Mechanical Expectations



Some renovators look for builds that only require a few patches to the walls, some new flooring and some paint, but Kortney and Dave are more than ready to tear down or move walls to create a better layout and flow for their projects.

”We don’t base our buying on how great the plumbing is or the electrical,” says Dave. ”We know that there is a great chance that we’ll have to rip everything out.”

”Finding a house with updated plumbing and electrical is a huge win for us,” admits Kortney, who adds that while they don’t worry about having to upgrade the mechanicals, there is a worry when they buy a home: foundation issues.

”We don’t have basements like where we grew up in Ontario,” she says, ”so it is hard for us to navigate our way under some of these houses. Sometimes we can’t, and won’t know until we take up the floor.”

“If you don’t go the professional route, it will likely cost you more money in the end.”


Flipping horror



Every contractor, regardless of trade, has a war story or two to share, and renovators are no different. Whether it’s having to reorder a custom countertop because of a mis-measured wall, or getting the call that the shipment of tile from Italy went overboard in a storm, there’s always something that comes up. For the Wilsons, it was a smell.

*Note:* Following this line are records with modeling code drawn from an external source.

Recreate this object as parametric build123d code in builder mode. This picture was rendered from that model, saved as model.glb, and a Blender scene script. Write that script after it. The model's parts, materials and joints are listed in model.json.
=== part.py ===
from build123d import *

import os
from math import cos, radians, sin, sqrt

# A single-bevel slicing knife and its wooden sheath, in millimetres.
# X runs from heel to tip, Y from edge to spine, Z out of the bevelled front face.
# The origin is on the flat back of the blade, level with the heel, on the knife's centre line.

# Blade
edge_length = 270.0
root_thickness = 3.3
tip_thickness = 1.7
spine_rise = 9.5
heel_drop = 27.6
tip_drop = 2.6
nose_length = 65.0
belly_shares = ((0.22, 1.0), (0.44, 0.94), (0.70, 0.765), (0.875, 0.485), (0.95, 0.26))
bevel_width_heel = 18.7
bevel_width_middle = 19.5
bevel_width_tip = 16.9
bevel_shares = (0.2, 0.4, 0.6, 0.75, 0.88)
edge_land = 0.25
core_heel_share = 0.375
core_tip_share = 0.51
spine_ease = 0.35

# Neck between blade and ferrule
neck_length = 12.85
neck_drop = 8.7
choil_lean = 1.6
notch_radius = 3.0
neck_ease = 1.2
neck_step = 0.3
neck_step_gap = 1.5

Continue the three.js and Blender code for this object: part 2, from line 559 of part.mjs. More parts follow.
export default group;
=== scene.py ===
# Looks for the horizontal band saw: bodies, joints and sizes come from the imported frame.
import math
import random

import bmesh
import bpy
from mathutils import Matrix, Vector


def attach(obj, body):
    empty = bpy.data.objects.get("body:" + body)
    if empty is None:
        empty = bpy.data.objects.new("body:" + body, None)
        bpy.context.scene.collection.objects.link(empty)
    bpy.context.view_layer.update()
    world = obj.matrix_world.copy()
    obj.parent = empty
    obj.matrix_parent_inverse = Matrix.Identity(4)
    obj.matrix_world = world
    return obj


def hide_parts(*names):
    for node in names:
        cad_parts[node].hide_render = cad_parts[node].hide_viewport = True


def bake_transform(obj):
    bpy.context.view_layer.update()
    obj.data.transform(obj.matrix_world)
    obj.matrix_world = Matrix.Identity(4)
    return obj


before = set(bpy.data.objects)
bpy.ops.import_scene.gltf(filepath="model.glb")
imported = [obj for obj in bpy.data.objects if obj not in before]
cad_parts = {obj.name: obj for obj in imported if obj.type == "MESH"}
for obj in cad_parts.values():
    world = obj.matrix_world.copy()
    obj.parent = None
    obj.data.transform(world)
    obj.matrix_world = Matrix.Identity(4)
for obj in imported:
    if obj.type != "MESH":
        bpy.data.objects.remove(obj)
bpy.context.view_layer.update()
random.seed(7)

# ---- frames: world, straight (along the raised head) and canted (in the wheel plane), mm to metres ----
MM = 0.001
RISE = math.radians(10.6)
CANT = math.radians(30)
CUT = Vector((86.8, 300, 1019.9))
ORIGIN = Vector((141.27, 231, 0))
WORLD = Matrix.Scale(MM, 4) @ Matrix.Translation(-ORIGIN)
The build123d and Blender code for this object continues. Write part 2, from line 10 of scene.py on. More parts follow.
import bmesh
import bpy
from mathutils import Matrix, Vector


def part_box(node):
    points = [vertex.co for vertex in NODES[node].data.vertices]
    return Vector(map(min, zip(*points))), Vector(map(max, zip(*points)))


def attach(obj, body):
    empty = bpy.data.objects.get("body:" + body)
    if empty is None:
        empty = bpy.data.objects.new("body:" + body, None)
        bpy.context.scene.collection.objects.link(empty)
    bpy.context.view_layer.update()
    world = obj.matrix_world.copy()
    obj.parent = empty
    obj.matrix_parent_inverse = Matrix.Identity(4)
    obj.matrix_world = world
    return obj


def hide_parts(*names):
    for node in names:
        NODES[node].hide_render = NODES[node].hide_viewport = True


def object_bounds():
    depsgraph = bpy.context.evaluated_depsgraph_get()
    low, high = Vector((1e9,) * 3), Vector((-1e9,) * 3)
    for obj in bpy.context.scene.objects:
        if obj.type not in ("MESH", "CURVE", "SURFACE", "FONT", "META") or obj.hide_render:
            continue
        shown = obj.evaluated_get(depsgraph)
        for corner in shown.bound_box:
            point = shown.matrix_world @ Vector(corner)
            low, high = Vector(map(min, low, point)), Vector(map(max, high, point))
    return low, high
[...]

”We had a plumber we were working with. Everything was going well, but he forgot to cap the cleanout in the backyard,” recalls Dave. Leaves from a tree in the backyard had buried and covered it, and nobody went back to check on it because it was out of sight. ”We all just forgot about it.”

”The people who bought the house called us about three months later saying that there was a smell in the house, and that it smelled like sewage.”

Taking their team over to the home, nobody was able to pinpoint the problem until the plumber arrived and installed ”a two-dollar fix,” capping the cleanout.

”The crazy part about it is that the house went under contract, had an inspection, we had our final on code. We did our own final. It passed several points of inspection,” says Kortney.

”But these poor people who had to live through that.” Thankfully they were good sports, and happy to have a smell-free home again.